La otra escena
Miguel Ángel Quemain
Las criadas (1947), de Jean Genet, bajo la dirección de Víctor Carpinteiro, es un alegato sobre la dominación de una clase social poderosa sobre otra, con plena conciencia de lo que significa la aplanadora de ese poder que infantiliza, traviste y feminiza para garantizar la sumisión del humillado que sólo puede mirar hacia arriba, de rodillas y ofendido.
Pero lo antedicho sólo refiere una parte del trabajo minucioso y sólido en la dirección de Carpinteiro, que hace flotar en tacones a esas criaturas travestidas en una anulación de la diferenciación de los sexos: inútil distinción, pues lo que cuenta es la transformación de esas criaturas escénicas a quienes Carpinteiro les ha exigido un esfuerzo actoralatlético en todos los sentidos. Ha colocado sus voces sobre una armonía coral que las enlaza, en ese cuerpo fuerte, marcado, que da la impresión de poder representar la obra cinco horas más de lo acordado. Travestismo también de la palabra, en una práctica escénica que transforma el desprecio en un gesto inmortal que llega hasta hoy con esa fuerza de representar personajes sexuados, pero no en la heteronorma castradora en la que uno se pregunta sobre el destino de los genitales si alguien se atreve a frenarlos con violencia.
La actualización de la obra en su literalidad consiste en una exhibición de las atrocidades de los más poderosos frente a los débiles, regodeados con su fragilidad y su impotencia para cambiar el orden de las cosas. Refiere el director esta voluntad del sujeto de entregarse a la humillación frente a un espectador abatido y pusilánime que se queda de brazos cruzados: ¿hasta cuándo?
Los actores Iván Duarte, Alan Blasco (las criadas) y Murias Reynoso (la señora) poseen una energía asombrosa, son jóvenes y poderosas marionetas articuladas por un demiurgo que sabe hasta dónde apretarlas para sorprenderse con la ficción precisa de su dolor influyente y húmedo, de sus cuerpos que transpiran frente a nosotros, crispados, mezcla de piel y tela.
Carpinteiro tiene la trayectoria y el pasado requeridos para enfrentarse a una obra que reclama la corporalidad, el hallazgo del personaje, pero por otro lado también convoca esa mixtura entre el movimiento escénico y la coreografía que exigen esos cuerpos a un tris de ponerse a bailar, pero sin el aliento de una parodia ni de la farsa, con todo y que la obra traza algunos rasgos fársicos.
Después de una concentrada dirección en montajes anteriores sobre la potente anatomía emocional y física de Ángeles Marín, no deja de asombrar un trabajo sobre el cuerpo masculino que se somete a la femineidad que sugieren las telas y los accesorios al servicio de esa violencia a la cual Genet puso nombre de mujeres, aunque sugirió que en la puesta (¿un aliento isabelino?) la interpretaran actores.

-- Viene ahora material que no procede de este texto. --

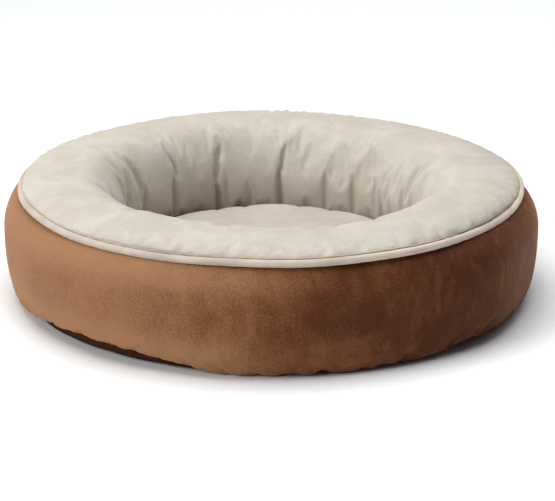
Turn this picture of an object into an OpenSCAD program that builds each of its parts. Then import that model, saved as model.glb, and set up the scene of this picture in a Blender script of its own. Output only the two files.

Hay una serie de lecturas de esta obra que pesan sobre nuestra cultura. Una buena parte de la crítica literaria y la filosofía francesa se han volcado al entendimiento de Las criadas, una obra incómoda de un autor incómodo. Sin embargo, Carpinteiro la coloca en la música de fondo de los derechos humanos, en el desvelamiento del sadismo y la crueldad, como expresiones de una subjetividad compartida cuando se vive al margen y contra la vida misma.
El espacio escénico del Círculo Teatral, revivido y bendecido por los dioses del teatro que han nutrido de un público ávido y fiel que no dejará caer ese territorio de nobleza y generosidad artística, es preciso para que sobre su madera suenen esos cuerpos y sus accesorios, telas, zapatos, tacones, puños; que se deslicen por ese escenario ahora enorme, esas Criadas, para que se vistan y desvistan con violencia a espaldas de su Ama, con ropa ajena.
Todavía queda todo abril para poder disfrutar este trabajo, que sin dificultad se puede ver más de una vez porque ese nudo Borromeo de los actores no permite que nos quedemos con una sola versión de lo sucedido.